Eating Your Way Through Sri Lanka, One Stop at a Time
The best meals of your tuk-tuk trip will not be in restaurants. They'll be at a kadé — a small roadside shack with plastic chairs, a hand-painted menu board and a cook who has been making the same dish for thirty years. Here are ten things you cannot leave without trying.
1. Kottu Roti
The unofficial national street food. Shredded flatbread stir-fried with egg, vegetables, curry and your choice of protein on a smoking iron griddle. The rhythmic clanging of the chef's blades is the soundtrack to every Sri Lankan town after 8 pm. Best found in Colombo Fort or Kandy bus station.
2. Isso Wade (Prawn Fritters)
A crispy lentil patty topped with a whole prawn and fiery sambol. Classic Colombo street snack, LKR 80–120 each. Get them from the vendors near Galle Face Green.
3. Pol Sambol on String Hoppers
String hoppers are steamed rice-flour noodle nests — delicate, slightly chewy, utterly addictive. Eat them with pol sambol (fresh coconut relish) and a thin coconut milk curry for breakfast. Every guesthouse and half the road-side stalls serve them before 9 am.
4. Lamprais
A Dutch Burgher legacy: rice cooked in stock, two curries, a frikkadel (meatball) and blachan, all wrapped in a banana leaf and baked. Rich, aromatic, absolutely worth the LKR 350–500 price tag. Most reliably found in Colombo's Pettah market.
5. Jaffna Crab Curry
Drive north. The crab curries in Jaffna are a different universe — fiercely spiced, deeply coconut-forward, served with appam (lacy rice pancakes) that are perfect for mopping the sauce. Budget LKR 1,500–2,500 for a full crab.
6. Wood Apple Juice
Looks alarming, tastes extraordinary. The flesh of the wood apple (beli) is scooped into water with jaggery and lime. Roadside vendors from Polonnaruwa southward sell it for LKR 50 a glass. A natural electrolyte drink that will keep you going on a hot day.
7. Pittu with Kiri Hodi
Cylindrical steamed parcels of rice flour and coconut, served with a thin coconut milk gravy. Simple, light and deeply satisfying as a mid-morning snack.
8. Wambatu Moju (Devilled Aubergine Pickle)
Fried aubergine in a sweet-sour spiced vinegar sauce. Served as a side at virtually every rice-and-curry meal. Try making it yourself at a cooking class in Galle Fort.
9. Hoppers (Appa)
Bowl-shaped crispy rice-flour pancakes. Plain, with an egg cracked into the centre while still hot, or with a sweetened coconut milk filling. The egg hopper with pol sambol is the breakfast Sri Lanka will ruin all other breakfasts with.
10. King Coconut (Thambili)
Not exactly a food, but non-negotiable. The orange-husked king coconut is sold from roadside carts everywhere. LKR 60–80. Hack it open, drink the water, scrape out the soft jelly flesh. The best rehydration drink on earth.

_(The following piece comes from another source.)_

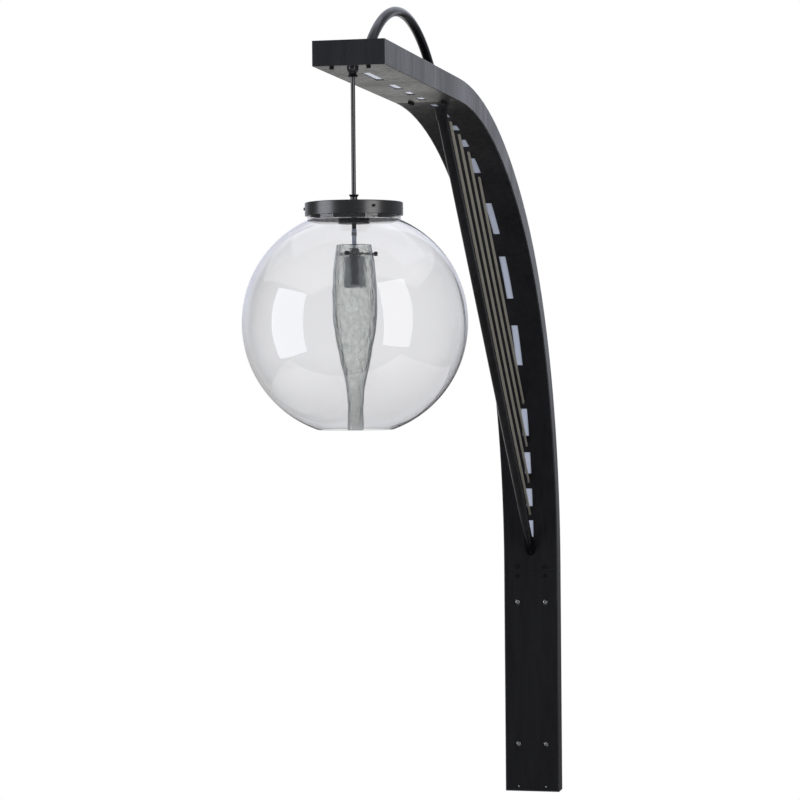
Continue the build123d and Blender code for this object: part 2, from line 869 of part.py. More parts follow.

Where to Find the Best Roadside Food
Ask your tuk-tuk rental contact where locals eat — not where tourists eat. The two are rarely the same place, and the local option is always better and cheaper.
Town bus stations are always a safe bet. They're busy, competitive and the food turns over fast. Colombo's Pettah market, Kandy's central bus stand and Jaffna's town centre are our top three food destinations.